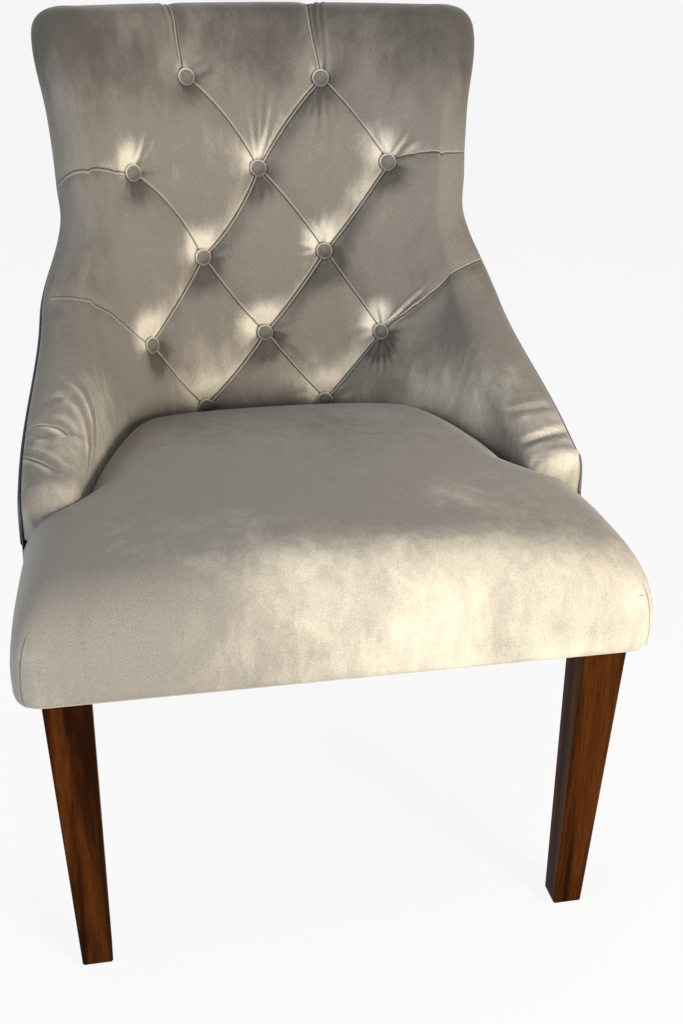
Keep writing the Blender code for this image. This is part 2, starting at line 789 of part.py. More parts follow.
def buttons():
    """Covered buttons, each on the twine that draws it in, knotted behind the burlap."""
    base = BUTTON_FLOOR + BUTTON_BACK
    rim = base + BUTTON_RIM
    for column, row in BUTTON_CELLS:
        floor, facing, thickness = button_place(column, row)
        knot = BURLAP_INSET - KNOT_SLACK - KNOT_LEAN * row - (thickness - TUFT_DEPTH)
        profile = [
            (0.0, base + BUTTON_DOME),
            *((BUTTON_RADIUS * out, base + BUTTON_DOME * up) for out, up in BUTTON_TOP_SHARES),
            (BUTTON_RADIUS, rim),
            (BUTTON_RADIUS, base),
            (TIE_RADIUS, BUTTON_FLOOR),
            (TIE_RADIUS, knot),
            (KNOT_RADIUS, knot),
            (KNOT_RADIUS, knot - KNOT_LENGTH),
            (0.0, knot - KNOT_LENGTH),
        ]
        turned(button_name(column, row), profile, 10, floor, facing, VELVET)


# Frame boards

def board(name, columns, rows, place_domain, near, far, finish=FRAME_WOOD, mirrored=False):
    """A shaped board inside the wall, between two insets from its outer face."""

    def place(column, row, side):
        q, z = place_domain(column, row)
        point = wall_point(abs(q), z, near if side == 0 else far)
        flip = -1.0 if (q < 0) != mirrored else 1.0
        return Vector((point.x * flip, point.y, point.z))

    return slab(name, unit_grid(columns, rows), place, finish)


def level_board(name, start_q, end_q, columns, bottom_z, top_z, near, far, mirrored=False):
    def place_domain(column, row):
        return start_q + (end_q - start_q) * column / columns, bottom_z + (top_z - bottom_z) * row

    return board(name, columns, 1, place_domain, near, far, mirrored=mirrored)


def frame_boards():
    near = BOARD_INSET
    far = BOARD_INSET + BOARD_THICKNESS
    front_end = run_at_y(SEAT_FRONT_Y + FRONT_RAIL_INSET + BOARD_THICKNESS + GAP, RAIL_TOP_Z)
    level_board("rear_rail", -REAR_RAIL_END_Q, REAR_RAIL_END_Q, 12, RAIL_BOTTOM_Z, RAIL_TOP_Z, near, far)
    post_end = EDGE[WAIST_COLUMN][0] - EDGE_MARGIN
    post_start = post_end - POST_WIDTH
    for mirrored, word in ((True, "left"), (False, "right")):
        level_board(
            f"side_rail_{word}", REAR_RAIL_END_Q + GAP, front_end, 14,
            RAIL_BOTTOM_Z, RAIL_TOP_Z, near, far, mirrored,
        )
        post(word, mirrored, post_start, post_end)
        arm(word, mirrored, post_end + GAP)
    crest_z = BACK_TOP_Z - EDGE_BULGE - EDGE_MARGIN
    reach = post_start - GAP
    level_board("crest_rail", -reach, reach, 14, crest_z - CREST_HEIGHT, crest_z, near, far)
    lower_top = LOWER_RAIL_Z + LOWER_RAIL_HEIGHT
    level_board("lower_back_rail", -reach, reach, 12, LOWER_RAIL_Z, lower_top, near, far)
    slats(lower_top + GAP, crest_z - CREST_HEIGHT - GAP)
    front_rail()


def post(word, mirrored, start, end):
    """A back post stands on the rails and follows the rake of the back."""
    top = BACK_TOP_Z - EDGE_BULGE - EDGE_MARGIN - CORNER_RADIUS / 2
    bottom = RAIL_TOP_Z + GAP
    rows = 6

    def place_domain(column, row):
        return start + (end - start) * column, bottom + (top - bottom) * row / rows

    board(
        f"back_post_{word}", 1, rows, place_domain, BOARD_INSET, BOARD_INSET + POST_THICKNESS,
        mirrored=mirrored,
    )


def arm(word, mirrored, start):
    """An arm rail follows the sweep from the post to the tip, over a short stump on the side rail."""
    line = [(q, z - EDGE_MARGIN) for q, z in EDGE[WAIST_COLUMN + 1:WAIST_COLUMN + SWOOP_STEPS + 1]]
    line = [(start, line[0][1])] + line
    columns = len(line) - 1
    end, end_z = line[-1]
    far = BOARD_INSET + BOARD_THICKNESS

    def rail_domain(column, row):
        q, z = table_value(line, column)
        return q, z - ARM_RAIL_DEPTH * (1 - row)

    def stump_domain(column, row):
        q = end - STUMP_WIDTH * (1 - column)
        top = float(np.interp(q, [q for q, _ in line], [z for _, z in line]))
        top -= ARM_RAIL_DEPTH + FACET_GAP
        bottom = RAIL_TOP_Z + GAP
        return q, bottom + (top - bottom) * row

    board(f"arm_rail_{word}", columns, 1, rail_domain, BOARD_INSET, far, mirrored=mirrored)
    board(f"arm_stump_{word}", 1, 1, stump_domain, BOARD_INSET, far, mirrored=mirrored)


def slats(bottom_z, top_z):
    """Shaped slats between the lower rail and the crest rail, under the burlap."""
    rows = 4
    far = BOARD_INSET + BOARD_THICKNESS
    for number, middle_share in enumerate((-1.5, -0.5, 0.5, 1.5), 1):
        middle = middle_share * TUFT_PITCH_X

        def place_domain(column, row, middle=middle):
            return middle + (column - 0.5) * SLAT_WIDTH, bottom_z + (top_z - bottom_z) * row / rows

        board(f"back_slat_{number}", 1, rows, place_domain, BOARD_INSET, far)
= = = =
TO DO:
Every line above should be written out again exactly as it stands.

FINAL RESULT:
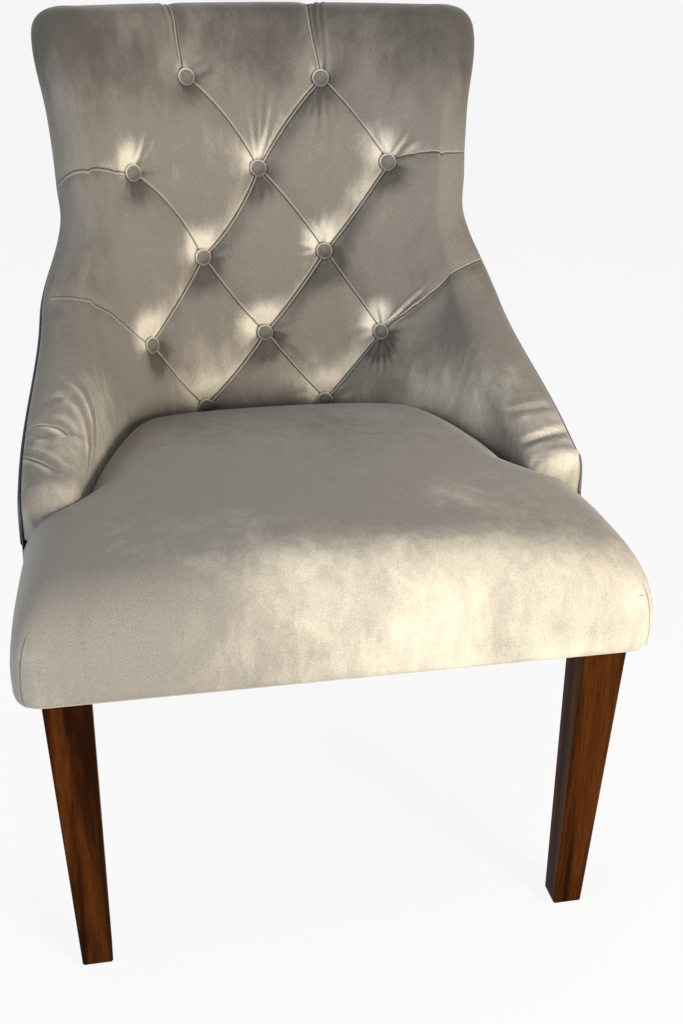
Keep writing the Blender code for this image. This is part 2, starting at line 789 of part.py. More parts follow.
def buttons():
    """Covered buttons, each on the twine that draws it in, knotted behind the burlap."""
    base = BUTTON_FLOOR + BUTTON_BACK
    rim = base + BUTTON_RIM
    for column, row in BUTTON_CELLS:
        floor, facing, thickness = button_place(column, row)
        knot = BURLAP_INSET - KNOT_SLACK - KNOT_LEAN * row - (thickness - TUFT_DEPTH)
        profile = [
            (0.0, base + BUTTON_DOME),
            *((BUTTON_RADIUS * out, base + BUTTON_DOME * up) for out, up in BUTTON_TOP_SHARES),
            (BUTTON_RADIUS, rim),
            (BUTTON_RADIUS, base),
            (TIE_RADIUS, BUTTON_FLOOR),
            (TIE_RADIUS, knot),
            (KNOT_RADIUS, knot),
            (KNOT_RADIUS, knot - KNOT_LENGTH),
            (0.0, knot - KNOT_LENGTH),
        ]
        turned(button_name(column, row), profile, 10, floor, facing, VELVET)


# Frame boards

def board(name, columns, rows, place_domain, near, far, finish=FRAME_WOOD, mirrored=False):
    """A shaped board inside the wall, between two insets from its outer face."""

    def place(column, row, side):
        q, z = place_domain(column, row)
        point = wall_point(abs(q), z, near if side == 0 else far)
        flip = -1.0 if (q < 0) != mirrored else 1.0
        return Vector((point.x * flip, point.y, point.z))

    return slab(name, unit_grid(columns, rows), place, finish)


def level_board(name, start_q, end_q, columns, bottom_z, top_z, near, far, mirrored=False):
    def place_domain(column, row):
        return start_q + (end_q - start_q) * column / columns, bottom_z + (top_z - bottom_z) * row

    return board(name, columns, 1, place_domain, near, far, mirrored=mirrored)


def frame_boards():
    near = BOARD_INSET
    far = BOARD_INSET + BOARD_THICKNESS
    front_end = run_at_y(SEAT_FRONT_Y + FRONT_RAIL_INSET + BOARD_THICKNESS + GAP, RAIL_TOP_Z)
    level_board("rear_rail", -REAR_RAIL_END_Q, REAR_RAIL_END_Q, 12, RAIL_BOTTOM_Z, RAIL_TOP_Z, near, far)
    post_end = EDGE[WAIST_COLUMN][0] - EDGE_MARGIN
    post_start = post_end - POST_WIDTH
    for mirrored, word in ((True, "left"), (False, "right")):
        level_board(
            f"side_rail_{word}", REAR_RAIL_END_Q + GAP, front_end, 14,
            RAIL_BOTTOM_Z, RAIL_TOP_Z, near, far, mirrored,
        )
        post(word, mirrored, post_start, post_end)
        arm(word, mirrored, post_end + GAP)
    crest_z = BACK_TOP_Z - EDGE_BULGE - EDGE_MARGIN
    reach = post_start - GAP
    level_board("crest_rail", -reach, reach, 14, crest_z - CREST_HEIGHT, crest_z, near, far)
    lower_top = LOWER_RAIL_Z + LOWER_RAIL_HEIGHT
    level_board("lower_back_rail", -reach, reach, 12, LOWER_RAIL_Z, lower_top, near, far)
    slats(lower_top + GAP, crest_z - CREST_HEIGHT - GAP)
    front_rail()


def post(word, mirrored, start, end):
    """A back post stands on the rails and follows the rake of the back."""
    top = BACK_TOP_Z - EDGE_BULGE - EDGE_MARGIN - CORNER_RADIUS / 2
    bottom = RAIL_TOP_Z + GAP
    rows = 6

    def place_domain(column, row):
        return start + (end - start) * column, bottom + (top - bottom) * row / rows

    board(
        f"back_post_{word}", 1, rows, place_domain, BOARD_INSET, BOARD_INSET + POST_THICKNESS,
        mirrored=mirrored,
    )


def arm(word, mirrored, start):
    """An arm rail follows the sweep from the post to the tip, over a short stump on the side rail."""
    line = [(q, z - EDGE_MARGIN) for q, z in EDGE[WAIST_COLUMN + 1:WAIST_COLUMN + SWOOP_STEPS + 1]]
    line = [(start, line[0][1])] + line
    columns = len(line) - 1
    end, end_z = line[-1]
    far = BOARD_INSET + BOARD_THICKNESS

    def rail_domain(column, row):
        q, z = table_value(line, column)
        return q, z - ARM_RAIL_DEPTH * (1 - row)

    def stump_domain(column, row):
        q = end - STUMP_WIDTH * (1 - column)
        top = float(np.interp(q, [q for q, _ in line], [z for _, z in line]))
        top -= ARM_RAIL_DEPTH + FACET_GAP
        bottom = RAIL_TOP_Z + GAP
        return q, bottom + (top - bottom) * row

    board(f"arm_rail_{word}", columns, 1, rail_domain, BOARD_INSET, far, mirrored=mirrored)
    board(f"arm_stump_{word}", 1, 1, stump_domain, BOARD_INSET, far, mirrored=mirrored)


def slats(bottom_z, top_z):
    """Shaped slats between the lower rail and the crest rail, under the burlap."""
    rows = 4
    far = BOARD_INSET + BOARD_THICKNESS
    for number, middle_share in enumerate((-1.5, -0.5, 0.5, 1.5), 1):
        middle = middle_share * TUFT_PITCH_X

        def place_domain(column, row, middle=middle):
            return middle + (column - 0.5) * SLAT_WIDTH, bottom_z + (top_z - bottom_z) * row / rows

        board(f"back_slat_{number}", 1, rows, place_domain, BOARD_INSET, far)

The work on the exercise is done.